Appetite-reducing meds curb hunger and slow digestion. Great for calorie control – but when people eat less overall, the risk of vitamin, mineral, and fibre shortfalls rises. That’s where fresh produce earns its keep – and its opportunity.
These drugs don’t just change how much people eat; they change what people crave. As smaller appetites settle in, there’s a natural space to eat smarter, not just smaller. Fresh produce becomes the easiest and most effective way to keep the body nourished, comfortable, and energised. It’s nutrient-dense, fibre-rich, satisfying, and supports long-term metabolic health – helping turn “pill-powered” weight loss into sustainable well-being.
The Dimbleby Wake-Up Call
In his recent Ellison-Cliffe Lecture at the Royal Society of Medicine, Henry Dimbleby cut to the chase: the economics of eating are shifting fast. Appetite-suppressing meds are going mainstream. People feel full sooner, pick smaller portions, and the pull of ultra-processed “quick hits” weakens.
That signals massive disruption – and opportunity – across the food industry. We’re entering a new era:
- Visible health inequality will rise as the wealthy get thinner first.
- Corner shops will struggle as demand for vapes, alcohol, and confectionery drops.
- Food companies will have to compete on health, not harm.
This isn’t just about managing risk; it’s about capturing growth in a market reshaped by pharmaceuticals and driven by wellbeing.
A Market Reset – and a Fresh Produce Opportunity
When shoppers buy less overall, they become choosier. They want food that makes them feel well, not just full. That puts fresh produce front and centre.

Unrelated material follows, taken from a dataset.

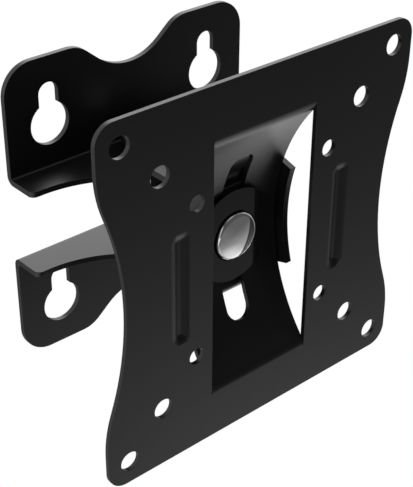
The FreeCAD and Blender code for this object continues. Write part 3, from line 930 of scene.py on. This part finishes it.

You can already see the shift: people say no to sweets and sugary drinks, and yes to fruit, salads, and proper veg. Appetite control creates permission to prioritise quality – to consume more fresh produce, not in volume but in value.
Here’s the pivot in plain English: baskets upgrade. Value moves from “cheap and big” to taste, provenance, and convenience. That favours growers, packers, and retailers who deliver the good stuff – premium varieties, honest ripeness, smaller portions, and ready-to-use produce that fits modern lives and smaller appetites.
Retail Must Match the Moment
Put fresh first – in-store and online. Cut the clutter. Curate confident, simple choices. Make “eat better” the easiest path, not a moral lecture.
And don’t fear that “less food” means less revenue. Growth now comes from meaningful units: right-sized packs, helpful prep, smart pairings that turn produce into meals, and margins that reflect genuine quality.
Decide what you stand for: fresher, simpler, faster. Get formats right. Make it effortless for shoppers to enjoy fresh produce daily. Tell the story in one sentence – why it tastes good and how to use it tonight. Partner with retailers to put fresh produce at the front of the aisle and the front of consumers’ minds.
Lead, Don’t Follow
The economics of health are finally aligning with common sense. Fresh produce doesn’t need reformulating or spin. It’s the original functional food – and this is its moment.
As consumers eat less but choose better, let’s make sure the choice they make is fresh. If we do, the fresh produce sector won’t just adapt – it’ll lead the next era of food.